To transform Huestis Hall into a more resilient, modern and collaborative research facility, the University of Oregon embarked on a major renovation spanning 60,000 square feet across four stories with extensive seismic upgrades and a comprehensive overhaul of all the significant systems, including HVAC, plumbing, fire protection and electrical systems. Project design was headed by TVA Architects, with MEP design by Systems West Engineers, civil engineering by KPFF and structural engineering by Catena.
Completing seismic upgrades
Lewis inherited the project from another general contractor during the demolition phase. Drawing on decades of experience and over 50 past projects on campus, including prior work in Huestis Hall, Lewis quickly adapted to the challenges, including the need for complex seismic structural upgrades, keeping basement research labs operational and managing pre-existing conditions.
When considering how to implement seismic upgrades to the building, the project team concluded that adding shear walls would have been too disruptive to the Zebrafish Laboratory and the Lokey Laboratory in the basement. Instead, the team decided to utilize fiber-reinforced polymer (FRP), a composite material consisting of fibers embedded in resin, to provide strength and stiffness.
FRP is often chosen over traditional shear walls for seismic reinforcement of buildings because it offers several distinct advantages. FRP materials are lightweight, which means they can seismically reinforce a building without adding extra weight to the existing structure.
Additionally, FRP can be applied directly to existing surfaces with minimal disruption, making it a faster and less invasive option compared to constructing new shear walls, which often require significant modifications.
Ultimately, Huestis Hall became the first building on campus to use FRP. Despite its versatility, FRP installation would prove immensely challenging, given the building’s layout. Crews coated the elevator core and stairwell walls with strips of FRP from the basement to the roof.
The existing elevator had to be completely removed so the FRP could be applied inside the concrete shaft. A new elevator tower was also added, built with steel brace frames to provide lateral stability (Figure 1). The team also faced challenges in the stairwells, where the build-up of FRP resin along the base of the walls required deep collaboration amongst the UO, TVA, and Lewis to develop an architectural solution (Figure 2). The team ultimately decided on a plaster skim coat, which required careful design and installation to meet aesthetic demands while providing enough space to meet egress requirements in the stairwells.
Building in occupied spaces
Minimizing disruption to Huestis Hall users was a huge priority. While classes were moved out of the building throughout the duration of the project, the Zebrafish facility in the basement had to remain occupied and operational. The lab director was in daily contact with Lewis to ensure everyone was on the same page regarding any potential impacts to the lab and to coordinate power and water shutdowns.
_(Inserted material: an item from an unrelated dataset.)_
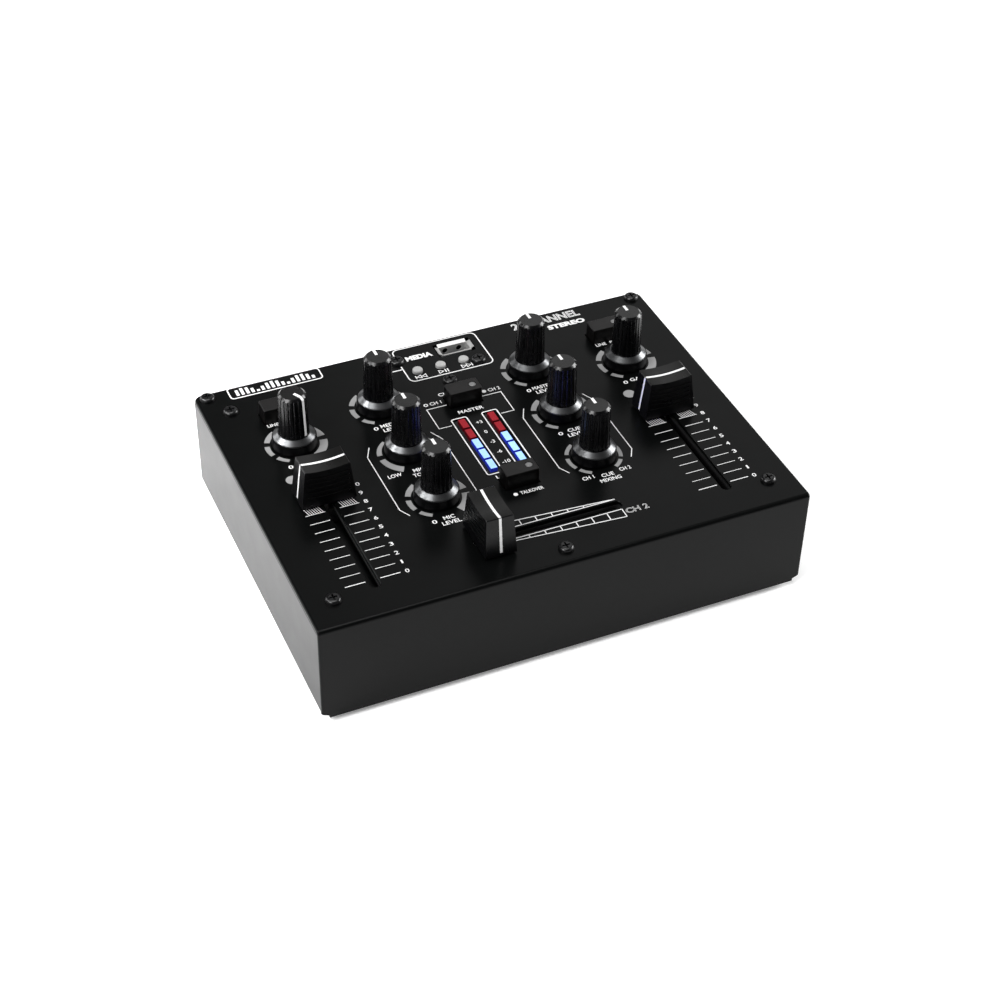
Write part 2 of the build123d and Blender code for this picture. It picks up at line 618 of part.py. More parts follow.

One example of this level of collaboration between Lewis and the lab took place in January 2024 when extreme ice storms shut down the university and caused widespread power outages. Lewis worked with the lab director to keep electrical and mechanical units running and maintain lab operations. This effort required Lewis staff to work in shifts emptying drain buckets every 12 hours for five days to ensure research was not impacted.
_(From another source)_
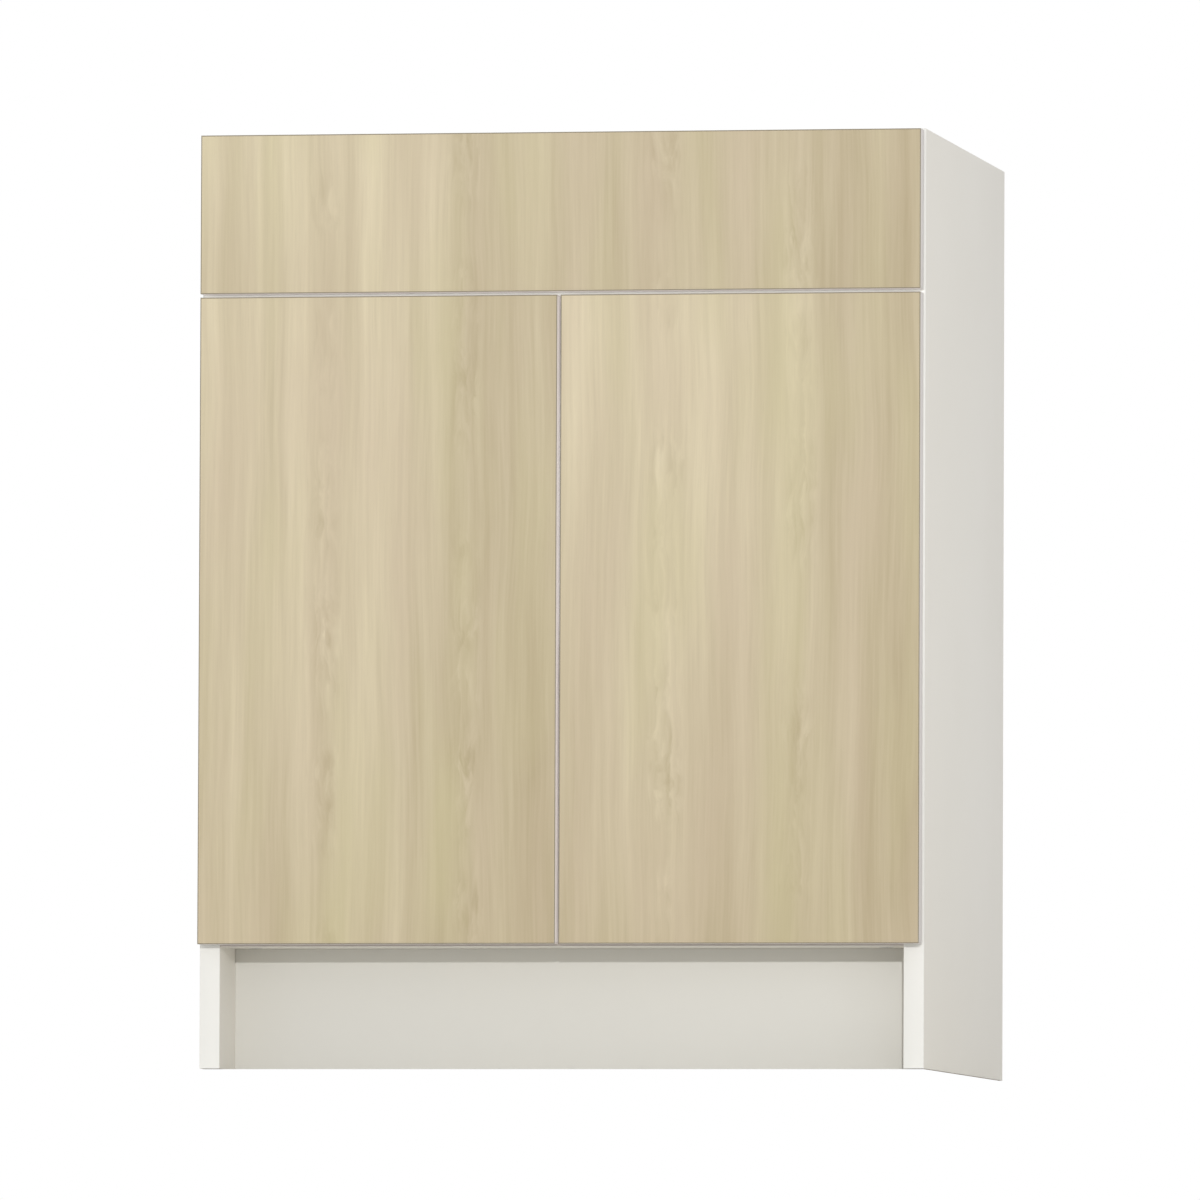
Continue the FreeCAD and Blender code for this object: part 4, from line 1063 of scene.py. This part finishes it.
@dataclass
class Bands:
    """The plastic bands glued round the boards, with their long edges rounded, and painted shade on the fronts'
    rims and on the bottom panel's band.
    """

    paints: Paints
    front_corner: float = 0.3 * MM
    case_corner: float = 0.25 * MM
    painted_shade_facing: float = 0.6
    longer: float = 15.0 * MM

    def band(self, mesh: BMesh, low: Sequence[float], high: Sequence[float], corner: float) -> None:
        """Add one band.

        Args:
            mesh: The mesh.
            low: Its lowest corner.
            high: Its highest corner.
            corner: The rounding of its long edges.
        """
        low, high = Vector(low), Vector(high)
        turn = Matrix.Translation((low + high) / 2) @ Matrix.Diagonal((*(high - low), 1))
        corners = bmesh.ops.create_cube(mesh, size=1, matrix=turn)["verts"]
        edges = [edge for edge in mesh.edges
                 if all(end in corners for end in edge.verts) and edge.calc_length() > self.longer]
        bevel(mesh, edges, corner, 2)

    def round_front(self, node: str, panel: str) -> None:
        """Make the four bands of one front, with a dark painted shade line on their front faces.

        Args:
            node: The bands' CAD node.
            panel: The panel that they go round.
        """
        # Painted shade: the bands' front faces take the dark rim colour, standing for the shaded arris and joint
        # round the front.
        rim = Fold(self.paints.rim, lambda normal, _: abs(normal.y) > self.painted_shade_facing)
        low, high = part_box(node)
        inner_low, inner_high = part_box(panel)
        mesh = bmesh.new()
        for z_low, z_high in ((low.z, inner_low.z), (inner_high.z, high.z)):
            self.band(mesh, (low.x, low.y, z_low), (high.x, high.y, z_high), self.front_corner)
        for x_low, x_high in ((low.x, inner_low.x), (inner_high.x, high.x)):
            self.band(mesh, (x_low, low.y, inner_low.z), (x_high, high.y, inner_high.z), self.front_corner)
        keep(mesh, f"{node}_bands", node, self.paints.band, [rim])

    def round_case(self) -> None:
        """Make the front bands of the carcass boards and of the shelf, with painted shade on the bottom panel's
        band under the doors.
        """
        mesh = bmesh.new()
        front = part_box("carcass_edging")[0].y
        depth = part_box("bottom_panel")[0].y - front
        for board in ("side_panel_left", "side_panel_right", "bottom_panel", "divider_rail",
                      "front_stretcher", "shelf"):
            low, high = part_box(board)
            self.band(mesh, (low.x, low.y - depth, low.z), (high.x, low.y, high.z), self.case_corner)
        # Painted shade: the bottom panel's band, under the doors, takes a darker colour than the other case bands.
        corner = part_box("bottom_panel")[1]
        painted_shade_band = Fold(self.paints.painted_shade_band, lambda _, spot: spot.z < corner.z and abs(spot.x) < corner.x)
        keep(mesh, "case_edge_bands", "carcass_edging", self.paints.case_band, [painted_shade_band])

    def build(self) -> None:
        """Make the bands of the three fronts and of the carcass."""
        self.round_front("drawer_front_edging", "drawer_front")
        for hand in HANDS:
            self.round_front(f"door_edging_{hand}", f"door_{hand}")
        self.round_case()


@dataclass
class Fronts:
    """The drawer's front and the two doors: oak laminate on the face, white coating behind."""

    paints: Paints
    bore_side: float = 8.0 * MM

    def build(self) -> None:
        """Make the three fronts."""
        behind = Fold(self.paints.white, lambda normal, _: normal.y > NOT_FRONT)
        for node, oak in (("drawer_front", self.paints.top_oak), ("door_left", self.paints.left_oak),
                          ("door_right", self.paints.right_oak)):
            keep_rounded(node, f"{node}_panel", oak, self.bore_side, [behind])


# The small metal and plastic pieces. Their outlines are radii and heights in shares of a bar's own sizes.


@dataclass
class Screws:
    """Pan-head screws with a thread, a low domed head and a cross recess."""

    paints: Paints
    pitch: float = 1.3 * MM
    tip: tuple[float, float] = (0.40, 0.7)
    thread: Outline = ((0.80, 0.0), (1.0, 0.40), (1.0, 0.55), (0.80, 0.95))
    neck: float = 0.97
    head: Outline = ((0.97, 1.0), (1.0, 0.7), (0.94, 0.35), (0.80, 0.1), (0.64, 0.0))
    cross_share: float = 0.50
    cross_depth: float = 1.2 * MM
    cross_taper: float = 0.5
    cross_steps: int = 24
    arm_turn: float = math.radians(15)

    def profile(self, bar: Bar) -> Outline:
        """List the radii and heights of a screw.

        Args:
            bar: The screw.

        Returns:
            Its outline, from its tip to the flat of its head.
        """
        start = bar.shank - bar.length
        points = [(0.0, -bar.length), (bar.shank * self.tip[0], start - bar.shank * self.tip[1])]
        for number in range(int((-bar.step - start) / self.pitch)):
            points += scaled(self.thread, bar.shank, start + number * self.pitch, self.pitch)
        return [*points, (bar.shank * self.neck, -bar.step), *scaled(self.head, bar.head, 0.0, -bar.step)]

    def cross_reach(self, turn: float, reach: float) -> float:
        """Return how far a cross reaches in one direction.

        Args:
            turn: The direction, as an angle.
            reach: The reach of its arms.

        Returns:
            The distance from its middle to its outline.
        """
        quarter = math.pi / 2
        fold = abs((turn + quarter / 2) % quarter - quarter / 2)
        if fold <= self.arm_turn * 1.01:
            return reach / math.cos(fold)
        return reach * math.tan(self.arm_turn) / math.sin(fold)

    def recess(self, mesh: BMesh, bar: Bar) -> None:
        """Close the flat of a head with a cross recess.

        Args:
            mesh: The mesh.
            bar: The screw.
        """
        reach = bar.head * self.cross_share
        rim, cross = (bmesh.ops.create_circle(mesh, radius=radius, segments=self.cross_steps)["verts"]
                      for radius in (bar.head * self.head[-1][0], reach))
        for corner in cross:
            corner.co *= self.cross_reach(math.atan2(corner.co.y, corner.co.x), reach) / reach
        outline = edges_at(cross)
        bmesh.ops.bridge_loops(mesh, edges=outline + edges_at(rim))
        walls = bmesh.ops.extrude_edge_only(mesh, edges=outline)["geom"]
        bottom = [part for part in walls if isinstance(part, BMVert)]
        shrink = Matrix.Diagonal((self.cross_taper, self.cross_taper, 1, 1))
        bmesh.ops.transform(mesh, matrix=Matrix.Translation((0, 0, -self.cross_depth)) @ shrink, verts=bottom)
        loop = [edge for edge in edges_at(bottom) if all(end in bottom for end in edge.verts)]
        bmesh.ops.edgeloop_fill(mesh, edges=loop)
        bmesh.ops.transform(mesh, matrix=bar.place, verts=[*rim, *cross, *bottom])

    def build(self) -> None:
        """Make every screw of the cabinet."""
        zinc, nickel = self.paints.zinc, self.paints.nickel
        for node, name, finish in (("system_screws", "plate_and_slide_screws", zinc),
                                   ("drawer_screws", "drawer_box_screws", zinc),
                                   ("latch_screws", "latch_housing_screws", zinc),
                                   ("adjusting_screws", "hinge_arm_screws", nickel)):
            mesh = bmesh.new()
            for bar in bars(node):
                lathe(mesh, self.profile(bar), bar.place)
                self.recess(mesh, bar)
            close(mesh)
            keep(mesh, name, node, finish)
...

Early in the project, a central challenge was consistently getting fresh air into the basement during construction for lab operations. Lewis Superintendent Vince Kennedy worked with the lab director to design and install a 50-foot-tall fresh air intake unit called the Snorkel that fed air from the building’s exterior into the basement (Figure 3). The collaboration between the university staff and Lewis was key to the project success. It was a constant reminder of the advantages of having a long history working on the campus and having earned the building users’ trust.
Adapting to pre-existing conditions
The relationships built with the client and building users helped when unforeseen conditions complicated the renovation.
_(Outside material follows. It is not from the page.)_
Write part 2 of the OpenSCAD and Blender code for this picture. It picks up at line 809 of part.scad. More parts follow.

Water damage to the building’s facade was one such example. To maintain the historical brick veneer features, Lewis dismantled and reconstructed the veneer using restored original bricks.
The team also discovered a large opening in the basement concrete wall that was being utilized for ductwork and piping. This opening was not shown on any of the project’s original drawings and impacted the overall structural design. Ultimately, this led to a redesign of the HVAC and fire protection systems and added work in the occupied Zebrafish lab.
The end result: a seismically-resilient and modern hub for bioscience
The renovation of Huestis Hall stands as a testament to the power of trust, local expertise and innovation. Through meticulous planning and creative problem-solving, the project team successfully overcame numerous challenges to revitalize a crucial research facility on schedule and under budget. This project not only preserved the building’s character but also equipped it with a safe, modern, aesthetically pleasing research environment, ensuring it continues to fuel scientific discovery and education for years to come (Figure 4).